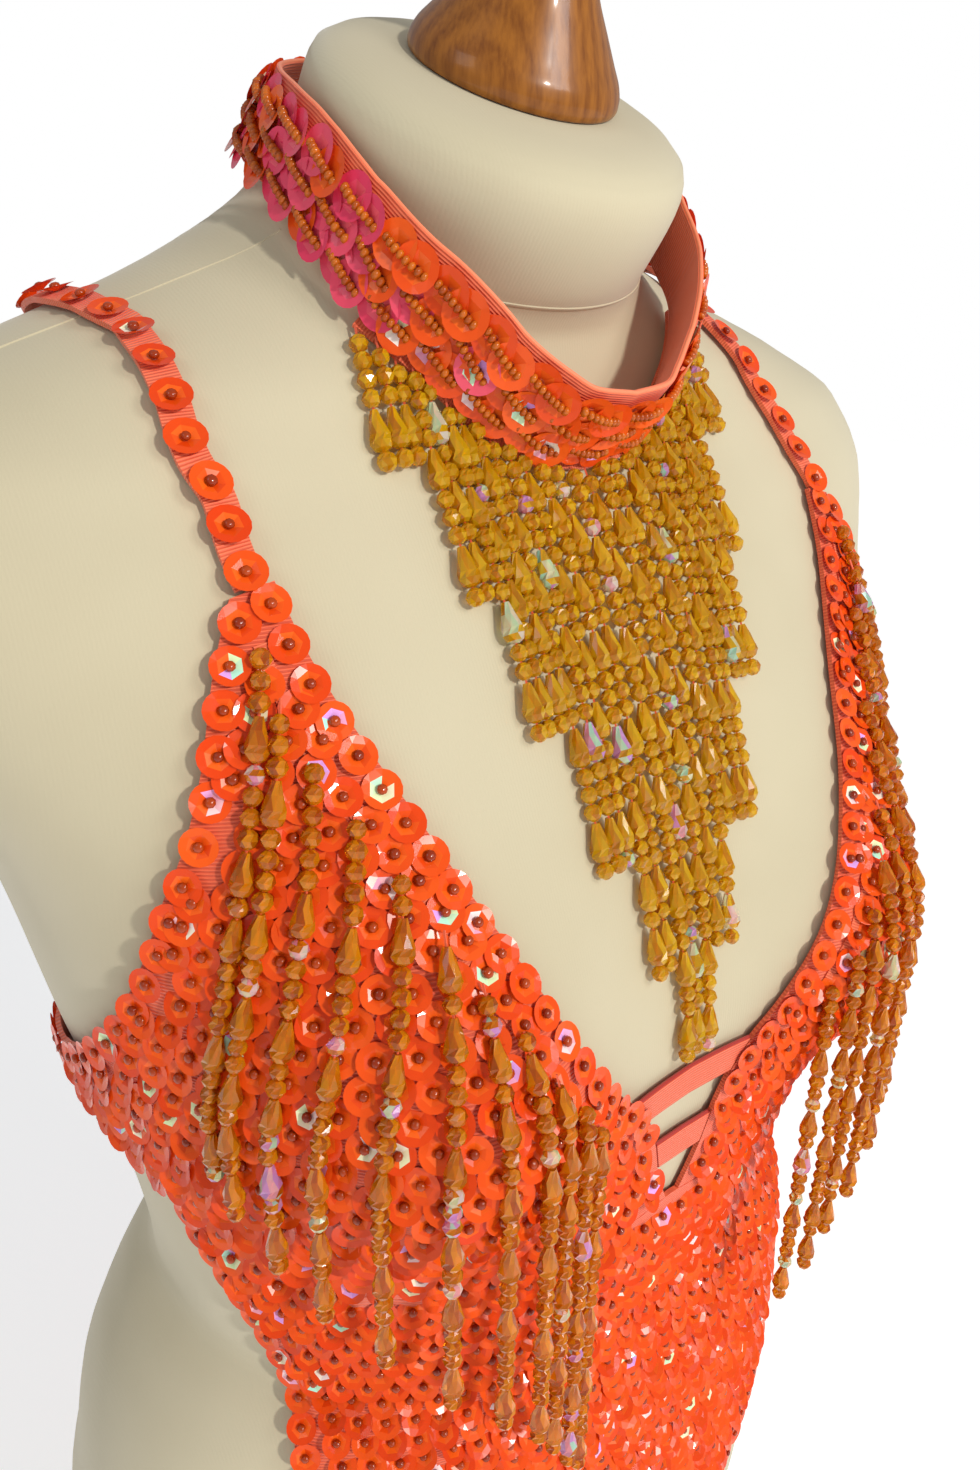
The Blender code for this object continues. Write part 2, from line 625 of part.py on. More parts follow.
def hanging_path(turn, level, lift, length=None, end_height=None, drift=0):
    """Return a strand's points and outward directions: down the slope, then free."""
    step = 1.0
    normals = [form_normal(turn, level)]
    points = [lifted(turn, level, lift)]
    free = False
    while (len(points) <= length) if length is not None else (points[-1][2] > end_height):
        free = free or form_normal(turn, level)[2] <= 0
        if free:
            points.append(points[-1] + np.array([0, 0, -step]))
            normals.append(normals[-1])
        else:
            turn, level = surface_step(turn, level, lift, step, drift)
            points.append(lifted(turn, level, lift))
            normals.append(form_normal(turn, level))
    return np.array(points), np.array(normals)


def add_strand(points, faces, corners, path, normals):
    """Add a three-sided strand that grows out of four corners of its strip's lower rim."""
    count = max(2, round((len(path) - 1) / STRAND_SEGMENT))
    picks = np.round(np.linspace(0, len(path) - 1, count + 1)).astype(int)[1:]
    along = unit(np.gradient(path, axis=0))[picks]
    side = unit(np.cross(along, normals[picks]))
    out = np.cross(side, along)
    spine, half = path[picks], STRAND_WIDTH / 2
    rings = np.stack([spine + side * half - out * STRIP_WALL / 2,
                      spine - side * half - out * STRIP_WALL / 2,
                      spine + out * STRAND_RIDGE], axis=1)
    start = len(points)
    points.extend(rings.reshape(-1, 3))
    left, right, ridge = start, start + 1, start + 2
    inner_left, inner_right, outer_right, outer_left = corners
    faces += [(left, inner_left, inner_right, right), (outer_left, inner_left, left, ridge),
              (inner_right, outer_right, ridge, right), (ridge, outer_right, outer_left)]
    for ring in range(count - 1):
        for corner in range(3):
            a = start + ring * 3 + corner
            b = start + ring * 3 + (corner + 1) % 3
            faces.append((a, b, b + 3, a + 3))
    foot = start + (count - 1) * 3
    faces.append((foot, foot + 1, foot + 2))


def make_fringe(name, roots, lift, group, length=None, end_heights=None, drifts=None):
    """A fringe: a narrow strip just off the cloth, with its strands growing out of it.

    Roots run towards the wearer's left, as turns and levels on the strip's middle."""
    drifts = [0] * len(roots) if drifts is None else drifts
    turns, levels = np.array(roots, float).T
    turns = np.concatenate([[2 * turns[0] - turns[1]], turns, [2 * turns[-1] - turns[-2]]])
    levels = np.concatenate([[2 * levels[0] - levels[1]], levels, [2 * levels[-1] - levels[-2]]])
    steps = np.linalg.norm(np.diff(form_point(turns, levels), axis=0), axis=1)
    run = np.concatenate([[0], np.cumsum(steps)])
    half = STRAND_WIDTH / 2
    columns = np.sort(np.concatenate([[run[1] - STRIP_OVERHANG, run[-2] + STRIP_OVERHANG],
                                      run[1:-1] - half, run[1:-1] + half]))
    column_turns = np.interp(columns, run, turns)
    column_levels = np.interp(columns, run, levels)
    middle = form_point(column_turns, column_levels)
    normal = form_normal(column_turns, column_levels)
    across = unit(np.cross(normal, np.gradient(middle, axis=0))) * STRIP_HEIGHT / 2
    edges = np.stack([middle - across, middle + across])
    inner, outer = edges + normal * lift, edges + normal * (lift + STRIP_WALL)
    points = list(np.concatenate([inner.reshape(-1, 3), outer.reshape(-1, 3)]))
    size, count = len(points) // 2, len(columns)
    rims = {(c, c + 1, size + c + 1, size + c) for c in range(1, count - 1, 2)}
    faces = [face for face in wall_faces(2, count) if face not in rims]
    for i in range(len(roots)):
        path, normals = hanging_path(turns[i + 1], levels[i + 1] - STRIP_HEIGHT / 2,
                                     lift + STRIP_WALL / 2, length,
                                     None if end_heights is None else end_heights[i],
                                     drifts[i])
        c = 2 * i + 1
        add_strand(points, faces, (c, c + 1, size + c + 1, size + c), path, normals)
    add_mesh(name, np.array(points), faces, "amber_beads", group)


def collar_fringe_end(place):
    """Return the height at which a strand ends, by its place from the middle."""
    for last, height in COLLAR_FRINGE_STEPS:
        if place <= last:
            return height
    return COLLAR_FRINGE_STEPS[-1][1]


def make_fringes(group):
    """The bead fringes: a stepped V below the collar, and a row along each neckline."""
    places = np.arange(-COLLAR_STRANDS_PER_SIDE, COLLAR_STRANDS_PER_SIDE + 1)
    fine = np.linspace(0, 120, 481)
    drop = smooth([row[0] for row in COLLAR_ROWS], [row[1] for row in COLLAR_ROWS])
    edge = form_point(fine, drop(fine)[:, 0])
    run = np.concatenate([[0], np.cumsum(np.linalg.norm(np.diff(edge, axis=0), axis=1))])
    turns = np.sign(places) * np.interp(np.abs(places) * COLLAR_STRAND_SPACING, run, fine)
    levels = drop(np.abs(turns))[:, 0] - COLLAR_FRINGE_DROP
    ends = [collar_fringe_end(abs(place)) for place in places]
    make_fringe("collar_fringe", list(zip(turns, levels)), COLLAR_FRINGE_LIFT, group,
                end_heights=ends)

    top = CLOTH_LIFT + CLOTH_WALL + CUP_FRINGE_GAP
    for name, side in (("cup_fringe_left", 1), ("cup_fringe_right", -1)):
        strands = CUP_STRANDS[::-side]
        roots = [(side * turn, level) for turn, level, _ in strands]
        make_fringe(name, roots, top, group, length=CUP_STRAND_LENGTH,
                    drifts=[drift for _, _, drift in strands])


def main():
    """Build the form first, then what is worn on it from the skin out."""
    clear_scene()
    parts = new_collection(COLLECTION)
    cutters = new_collection(CUTTERS)
    make_form(parts, cutters)
    make_neck_cap(parts)
    make_cups(parts)
    make_front_body(parts)
    make_back_body(parts)
    make_gusset(parts)
    make_bars(parts)
    make_strap("strap_left", STRAP_LEFT, 1, parts)
    make_strap("strap_right", STRAP_RIGHT, -1, parts)
    make_collar(parts)
    make_fringes(parts)


main()
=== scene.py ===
"""Looks for a fringed showgirl leotard with its own collar, on a limbless dress form."""

import json
import math

import bpy
import numpy as np
from mathutils import Matrix, Vector

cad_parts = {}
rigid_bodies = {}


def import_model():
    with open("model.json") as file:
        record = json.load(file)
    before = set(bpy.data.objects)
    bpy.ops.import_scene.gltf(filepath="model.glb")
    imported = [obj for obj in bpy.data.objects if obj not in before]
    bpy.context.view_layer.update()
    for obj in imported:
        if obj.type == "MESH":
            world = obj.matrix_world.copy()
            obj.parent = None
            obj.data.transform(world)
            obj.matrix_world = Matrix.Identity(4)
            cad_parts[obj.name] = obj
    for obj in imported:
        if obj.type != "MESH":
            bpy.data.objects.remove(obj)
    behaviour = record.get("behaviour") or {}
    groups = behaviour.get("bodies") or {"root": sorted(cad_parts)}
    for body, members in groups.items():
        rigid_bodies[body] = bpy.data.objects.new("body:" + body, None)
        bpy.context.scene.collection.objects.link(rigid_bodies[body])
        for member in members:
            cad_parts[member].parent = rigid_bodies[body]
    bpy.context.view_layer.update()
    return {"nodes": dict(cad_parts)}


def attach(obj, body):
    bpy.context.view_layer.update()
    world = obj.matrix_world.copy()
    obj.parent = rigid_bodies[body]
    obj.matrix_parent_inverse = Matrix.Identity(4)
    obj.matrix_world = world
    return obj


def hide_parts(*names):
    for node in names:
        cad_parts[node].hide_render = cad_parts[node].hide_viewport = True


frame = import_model()
MM = 0.001
rng = np.random.default_rng(7)

# The camera stands at the photograph's place: before the wearer's right shoulder, looking
# down. Its picture is 980 by 1470, and the focal length is in those pixels.
CAMERA_PLACE = (-0.205, -0.283, 0.6832)
CAMERA_TURN, CAMERA_RISE, CAMERA_ROLL = (math.radians(angle) for angle in (-38.0, 24.1, 0.9))
FOCAL_LENGTH, PICTURE_HEIGHT, SENSOR_HEIGHT = 1060, 1470, 36.0
back = np.array([math.sin(CAMERA_TURN) * math.cos(CAMERA_RISE),
                 -math.cos(CAMERA_TURN) * math.cos(CAMERA_RISE), math.sin(CAMERA_RISE)])
level_right = np.array([math.cos(CAMERA_TURN), math.sin(CAMERA_TURN), 0])
level_up = np.cross(back, level_right)
right = level_right * math.cos(CAMERA_ROLL) + level_up * math.sin(CAMERA_ROLL)
up = level_up * math.cos(CAMERA_ROLL) - level_right * math.sin(CAMERA_ROLL)
lens = bpy.data.cameras.new("camera")
lens.sensor_fit = "VERTICAL"
lens.sensor_height = SENSOR_HEIGHT
lens.lens = SENSOR_HEIGHT * FOCAL_LENGTH / PICTURE_HEIGHT
lens.clip_start = 0.01
camera = bpy.data.objects.new("camera", lens)
camera.matrix_world = Matrix([[*row, place] for row, place in
                              zip(np.stack([right, up, back], axis=1).tolist(), CAMERA_PLACE)]
                             + [[0, 0, 0, 1]])
bpy.context.scene.collection.objects.link(camera)
bpy.context.scene.camera = camera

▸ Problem
Reproduce verbatim the lines above, from the line with "STRAP_RIGHT, -1, parts)" through the line with "obj.parent = None".

▸ Answer to the exercise
    make_strap("strap_right", STRAP_RIGHT, -1, parts)
    make_collar(parts)
    make_fringes(parts)


main()
=== scene.py ===
"""Looks for a fringed showgirl leotard with its own collar, on a limbless dress form."""

import json
import math

import bpy
import numpy as np
from mathutils import Matrix, Vector

cad_parts = {}
rigid_bodies = {}


def import_model():
    with open("model.json") as file:
        record = json.load(file)
    before = set(bpy.data.objects)
    bpy.ops.import_scene.gltf(filepath="model.glb")
    imported = [obj for obj in bpy.data.objects if obj not in before]
    bpy.context.view_layer.update()
    for obj in imported:
        if obj.type == "MESH":
            world = obj.matrix_world.copy()
            obj.parent = None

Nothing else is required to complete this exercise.